(Rows from a 3D modeling dataset)
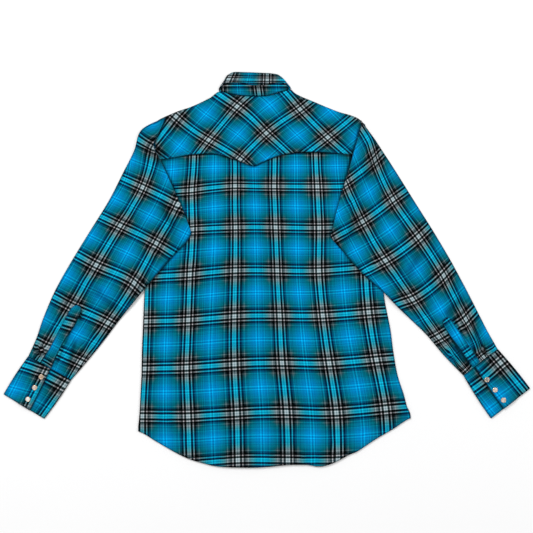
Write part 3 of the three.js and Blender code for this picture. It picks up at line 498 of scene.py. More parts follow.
def under_back(x, y):
    """The underside of what lies on the fronts."""
    crown = BACK_CROWN * (1 - np.minimum(np.abs(x) / CROWN_HALF_WIDTH, 1) ** 2) ** 2
    near_shoulder = ease(0, SHOULDER_FADE, SHOULDER_PEAK_Y - SHOULDER_SLOPE * np.abs(x - NECK_X) - y)
    clear = 1 - ease(*ARMPIT_FADE, y - ARMPIT_SLOPE * (ARMPIT_X - np.abs(x)))
    folds = ridges(BACK_FOLDS, x, y) * np.maximum(clear, 1 - ease(*SIDE_FADE, np.abs(x)))
    return LAYER + crown * near_shoulder + over_collar(x, y) + folds * (1 - ease(*FOLDS_FADE, y))


def yoke_edge(x):
    """The yoke's lower edge."""
    return column(YOKE_EDGE, 0, 1, x)


def hem_line(x):
    """The lower edge of the shirt-tail hem."""
    return column(HEM, 0, 1, x)


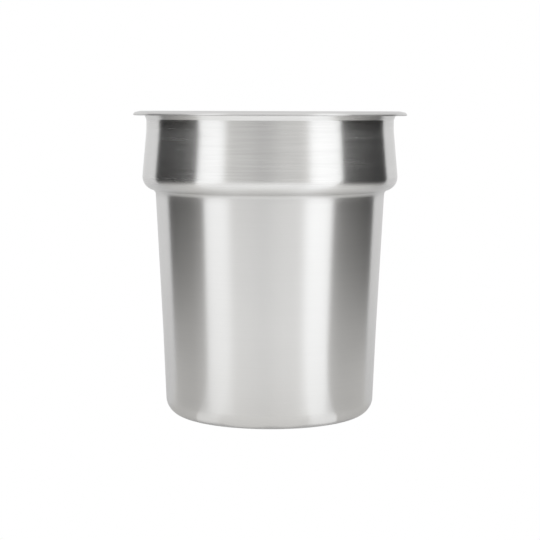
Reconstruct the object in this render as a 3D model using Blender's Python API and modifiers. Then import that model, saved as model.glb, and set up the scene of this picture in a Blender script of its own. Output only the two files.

→ **REQUIREMENTS**
Output the data above exactly, please, line for line.

→ **FINISHED ANSWER**
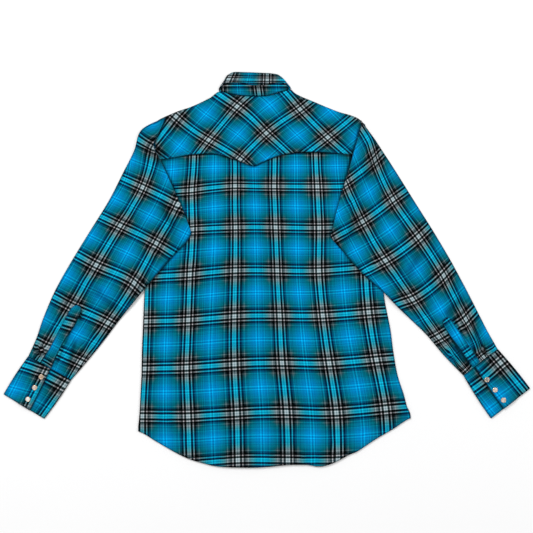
Write part 3 of the three.js and Blender code for this picture. It picks up at line 498 of scene.py. More parts follow.
def under_back(x, y):
    """The underside of what lies on the fronts."""
    crown = BACK_CROWN * (1 - np.minimum(np.abs(x) / CROWN_HALF_WIDTH, 1) ** 2) ** 2
    near_shoulder = ease(0, SHOULDER_FADE, SHOULDER_PEAK_Y - SHOULDER_SLOPE * np.abs(x - NECK_X) - y)
    clear = 1 - ease(*ARMPIT_FADE, y - ARMPIT_SLOPE * (ARMPIT_X - np.abs(x)))
    folds = ridges(BACK_FOLDS, x, y) * np.maximum(clear, 1 - ease(*SIDE_FADE, np.abs(x)))
    return LAYER + crown * near_shoulder + over_collar(x, y) + folds * (1 - ease(*FOLDS_FADE, y))


def yoke_edge(x):
    """The yoke's lower edge."""
    return column(YOKE_EDGE, 0, 1, x)


def hem_line(x):
    """The lower edge of the shirt-tail hem."""
    return column(HEM, 0, 1, x)


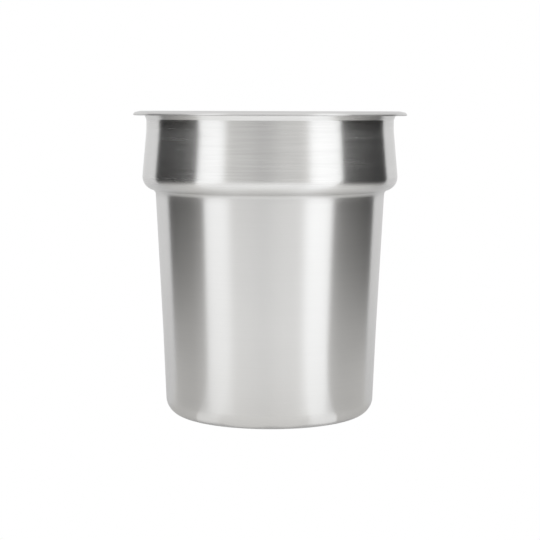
Reconstruct the object in this render as a 3D model using Blender's Python API and modifiers. Then import that model, saved as model.glb, and set up the scene of this picture in a Blender script of its own. Output only the two files.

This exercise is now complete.